The diaphragm is a dome shaped muscle located underneath the lungs. I’m going to say things like “breath with your diaphragm” in this lesson, although actually you always breathe with your diaphragm. That’s kind of how our respiratory system works: when you take a breath in, your diaphragm contracts, flattening out like a pancake, which creates a vacuum that forces air into your lungs. And when you exhale, your diaphragm relaxes, going back to its normal size, which pushes air out of your lungs.
So what do I mean when I say “breathe from your diaphragm”? We tend to breathe wrong, taking shallow breaths where only the chest expands. I want you to take in deep breaths where your abdomen also rises. Getting your abdomen involved helps you take in deeper breaths and further engages the diaphragm and the muscles of the abdominal wall.
Furthermore, we want to learn to have better control of our diaphragm. Typically the diaphragm is an autonomous function. But not anymore it’s not! Not for you, at least! But don’t worry. With practice, it’ll become automatic.
Okay, take a deep breath all the way down to your stomach.
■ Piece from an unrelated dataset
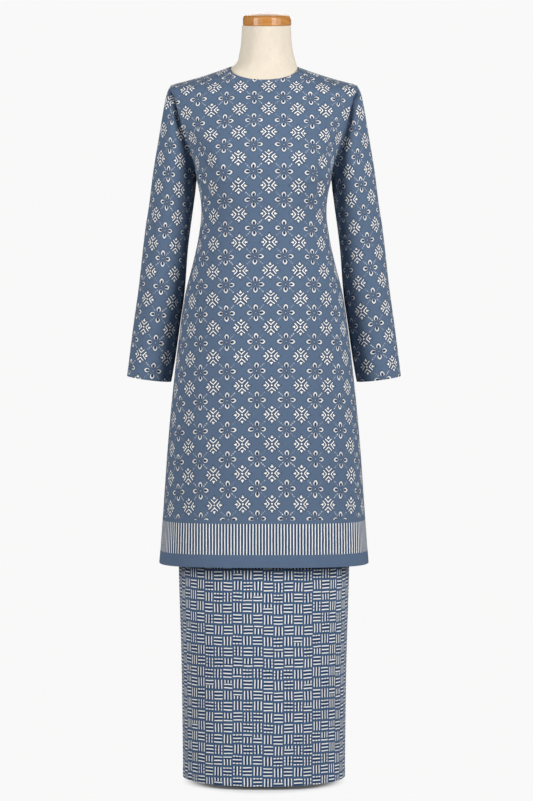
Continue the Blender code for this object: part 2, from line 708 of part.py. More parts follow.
def make_stand(finish):
    pole_foot = BASE_BOSS_TOP + SEAM_GAP
    pole_top = FORM_BODY[0].height - SEAM_GAP
    loft("stand_pole", round_rings([(POLE_RADIUS, pole_foot), (POLE_RADIUS, pole_top)], 20), finish)
    profile = [
        (BASE_RADIUS - BASE_BEVEL / 2, 0.0),
        (BASE_RADIUS, BASE_BEVEL / 2),
        (BASE_RADIUS, BASE_THICKNESS - BASE_BEVEL),
        (BASE_RADIUS - BASE_BEVEL, BASE_THICKNESS),
        (BASE_BOSS_RADIUS, BASE_THICKNESS + 0.003),
        (POLE_RADIUS + 0.006, BASE_BOSS_TOP - 0.004),
        (POLE_RADIUS + 0.004, BASE_BOSS_TOP),
    ]
    loft("stand_base", round_rings(profile, 36), finish)


# ---------------------------------------------------------------- zip


def make_zip_tape(back, finish):
    """The tape behind the centre back seam, laid on the inside of the two back panels."""
    heights = back.points[:, -1, 2]
    rows = [i for i in range(len(heights)) if ZIP_FOOT < heights[i] < ZIP_TOP]
    lines = [tape_line(back.points[i], back.normals[i]) for i in rows]
    share = (ZIP_TOP - heights[-2]) / (heights[-1] - heights[-2])
    below, above = (tape_line(back.points[i], back.normals[i]) for i in (-2, -1))
    lines.append(below + (above - below) * share)
    outer = np.array(lines)[:, ::-1]
    wall_object("zip_tape", outer, grid_normals(outer), TAPE_WALL, finish)


def tape_line(points, normals):
    """Three points across the tape under one row of the left back panel."""
    middle = points[-1] * np.array((0, 1, 1))
    edge = middle + (points[-2] - middle) * TAPE_HALF_WIDTH / points[-2, 0]
    line = np.array([edge * np.array((-1, 1, 1)), middle, edge])
    return line - normals[-1] * (CLOTH + TAPE_GAP)


def box_at(mesh, low, high):
    """Adds a box between two corners to a bmesh."""
    made = bmesh.ops.create_cube(mesh, size=1.0)["verts"]
    size = Vector(high) - Vector(low)
    bmesh.ops.scale(mesh, vec=size, verts=made)
    bmesh.ops.translate(mesh, vec=(Vector(low) + Vector(high)) / 2, verts=made)
    return made


def nape_frame(back):
    """The zip slider's frame on the nape: origin on the pull's pin, local +Y out of the cloth."""
    line = back.points[:, -1]
    here = np.array([np.interp(SLIDER_HEIGHT, line[:, 2], line[:, k]) for k in range(3)])
    below = np.array([np.interp(SLIDER_HEIGHT - SLIDER_STEP, line[:, 2], line[:, k]) for k in range(3)])
    lean = math.atan2(below[1] - here[1], here[2] - below[2])
    turn = Matrix.Rotation(lean, 4, "X")
    out = turn @ Vector((0, 1, 0))
    surface = Vector((0, here[1], here[2]))
    rise = SEAM_GAP + SLIDER_SIZE[1] + BRIDGE_RISE / 2
    return Matrix.Translation(surface + out * rise) @ turn


def make_slider(frame, finish):
    """The slider's body with its bridge, a strap that the pull's pin turns under."""
    body_top = -BRIDGE_RISE / 2
    mesh = bmesh.new()
    width, thick, length = SLIDER_SIZE
    box_at(mesh, (-width / 2, body_top - thick, -length / 2), (width / 2, body_top, length / 2))
    bmesh.ops.bevel(mesh, geom=mesh.edges[:], offset=0.0006, segments=2, affect="EDGES")
    body = mesh_object("zip_slider", mesh, finish)

    strap = bmesh.new()
    outline = bridge_outline(BRIDGE_HALF_LENGTH, BRIDGE_RISE / 2 + BRIDGE_STRAP)
    hole = bridge_outline(BRIDGE_HALF_LENGTH - BRIDGE_STRAP, BRIDGE_RISE / 2)
    sides = []
    for x in (-BRIDGE_HALF_WIDTH, BRIDGE_HALF_WIDTH):
        sides.append([[strap.verts.new((x, y, z)) for y, z in line] for line in (outline, hole)])
    count = len(outline)
    for j in range(count - 1):
        for x_side, order in ((0, 1), (1, -1)):
            out, inn = sides[x_side]
            strap.faces.new((out[j], out[j + 1], inn[j + 1], inn[j])[::order])
        strap.faces.new((sides[0][0][j], sides[1][0][j], sides[1][0][j + 1], sides[0][0][j + 1]))
        strap.faces.new((sides[0][1][j], sides[0][1][j + 1], sides[1][1][j + 1], sides[1][1][j]))
    for j in (0, count - 1):
        strap.faces.new((sides[0][0][j], sides[0][1][j], sides[1][1][j], sides[1][0][j]))
    bmesh.ops.recalc_face_normals(strap, faces=strap.faces[:])
    bridge = mesh_object("zip_bridge_joined", strap, finish)
    bridge.hide_render = True
    bridge.display_type = "WIRE"
    join = body.modifiers.new("bridge", "BOOLEAN")
    join.operation = "UNION"
    join.object = bridge
    body.matrix_world = frame
    bridge.matrix_world = frame


def bridge_outline(half_length, rise):
    """An arch from one foot, sunk in the slider's body, over the pin to the other foot."""
    foot = -BRIDGE_RISE / 2 - 0.0008
    points = [(foot, -half_length)]
    steps = 6
    for i in range(steps + 1):
        turn = math.pi * i / steps
        points.append((rise * math.sin(turn) ** 0.7, -half_length * math.cos(turn)))
    points.append((foot, half_length))
    return points


def pull_outline():
    """Half of the pull's teardrop, as (half width, distance below the pin)."""
    steps = 7
    points = [(PULL_NECK_HALF_WIDTH, -PULL_PIN_RADIUS)]
    start = PULL_WINDOW_LENGTH
    points.append((PULL_NECK_HALF_WIDTH, start))
    for i in range(1, steps + 1):
        t = i / steps
        swell = PULL_HALF_WIDTH - PULL_NECK_HALF_WIDTH
        wide = PULL_NECK_HALF_WIDTH + swell * smooth_step(t * 1.6)
        round_off = math.sqrt(max(1 - max((t - 0.72) / 0.28, 0.0) ** 2, 0.0))
        points.append((wide * max(round_off, 0.12), start + (PULL_LENGTH - start) * t))
    return points


def make_pull(frame, finish):
    """The teardrop pull: a flat tab whose top bar is the pin under the slider's bridge."""
    mesh = bmesh.new()
    half = pull_outline()
    outline = [(x, -drop) for x, drop in half] + [(-x, -drop) for x, drop in reversed(half)]
    thick = PULL_PIN_RADIUS
    front = [mesh.verts.new((x, thick, z)) for x, z in outline]
    back = [mesh.verts.new((x, -thick, z)) for x, z in outline]
    mesh.faces.new(front)
    mesh.faces.new(back[::-1])
    for j in range(len(outline)):
        k = (j + 1) % len(outline)
        mesh.faces.new((front[j], back[j], back[k], front[k]))
    bmesh.ops.recalc_face_normals(mesh, faces=mesh.faces[:])
    tab = mesh_object("zip_pull", mesh, finish)

    hole = bmesh.new()
    box_at(hole, (-PULL_WINDOW_HALF_WIDTH, -0.003, -PULL_WINDOW_LENGTH),
           (PULL_WINDOW_HALF_WIDTH, 0.003, -PULL_PIN_RADIUS))
    window = mesh_object("zip_pull_window", hole, finish)
    window.hide_render = True
    window.display_type = "WIRE"
    cut = tab.modifiers.new("window", "BOOLEAN")
    cut.operation = "DIFFERENCE"
    cut.object = window
    tab.matrix_world = frame
    window.matrix_world = frame


# ---------------------------------------------------------------- the whole outfit


def main():
    for old in list(bpy.data.objects):
        bpy.data.objects.remove(old)
    tunic_cloth = material("tunic_cloth", BATIK_BLUE, 0.82)
    skirt_cloth = material("skirt_cloth", SKIRT_BLUE, 0.82)
    zip_finish = material("zip_metal", ZIP_BLUE, 0.45)
    panels = make_panels()
    make_torso(panels, material("form_linen", LINEN, 0.9))
    make_tunic(panels, tunic_cloth)
    make_skirt(skirt_cloth)
    make_waistband(skirt_cloth)
    make_zip_tape(panels[1], material("zip_tape", ZIP_BLUE, 0.8))
    frame = nape_frame(panels[1])
    make_slider(frame, zip_finish)
    make_pull(frame, zip_finish)
    make_cap(material("form_wood", VARNISHED_WOOD, 0.3))
    make_stand(material("stand_steel", PAINTED_STEEL, 0.4, 0.6))


main()
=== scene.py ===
"""Baju kurung on a dress form: its cloth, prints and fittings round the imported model, in a studio.

Metres, +Z up, the front faces -Y and +X is the wearer's left, as in the model. The cloth is
rebuilt finer on the same surfaces from the same named sizes, with its creases and its print.
"""
import math
from collections import namedtuple
from functools import partialmethod

import bmesh
import bpy
import numpy as np
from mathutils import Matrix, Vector


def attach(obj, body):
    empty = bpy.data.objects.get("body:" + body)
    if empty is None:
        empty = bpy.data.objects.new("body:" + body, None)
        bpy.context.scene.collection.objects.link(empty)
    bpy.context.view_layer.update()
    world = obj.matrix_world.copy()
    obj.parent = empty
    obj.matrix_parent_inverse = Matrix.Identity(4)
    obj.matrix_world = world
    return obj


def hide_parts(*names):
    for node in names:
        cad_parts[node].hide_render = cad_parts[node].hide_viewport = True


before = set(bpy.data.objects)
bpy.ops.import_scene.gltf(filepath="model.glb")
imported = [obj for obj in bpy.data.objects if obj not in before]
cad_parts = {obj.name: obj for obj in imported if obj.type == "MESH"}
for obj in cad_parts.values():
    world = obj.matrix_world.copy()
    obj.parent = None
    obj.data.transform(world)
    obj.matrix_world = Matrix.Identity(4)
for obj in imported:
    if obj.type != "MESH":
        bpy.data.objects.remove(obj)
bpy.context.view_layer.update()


# ---------------------------------------------------------------- sizes, as in the part's source

BODY_COLUMNS = 12
NECK_SHARE = 5 / 12
BODY_ROWS = 19
ARMHOLE_ROWS = 10
TUNIC_HEM = 0.424
FRONT_HEM_RISE = 0.008
SIDE_HEM_RISE = 0.004
ARMPIT = 1.169
NECK_SIDE = (0.067, 0.008, 1.388)
SHOULDER_TIP = (0.180, 0.008, 1.354)
SHOULDER_SAG = 0.0022
FRONT_NECK_HEIGHT = 1.366
BACK_NECK_HEIGHT = 1.390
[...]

Then say “tsssss”, holding that sound out for as long as you can. Make it as loud as you can. This will engage your diaphragm in the process. Try this while laying on your back with a light sandbag or something similar laying right under your rib cage for more resistance! We want a jacked diaphragm!
Take a deep breath and hum through a drinking straw. Since your mouth is closed around the straw, some of your air flow directed toward the straw gets reflected back to the vocal folds. This creates positive pressure in the vocal tract, allowing the vocal folds, or vocal chords, to vibrate more efficiently.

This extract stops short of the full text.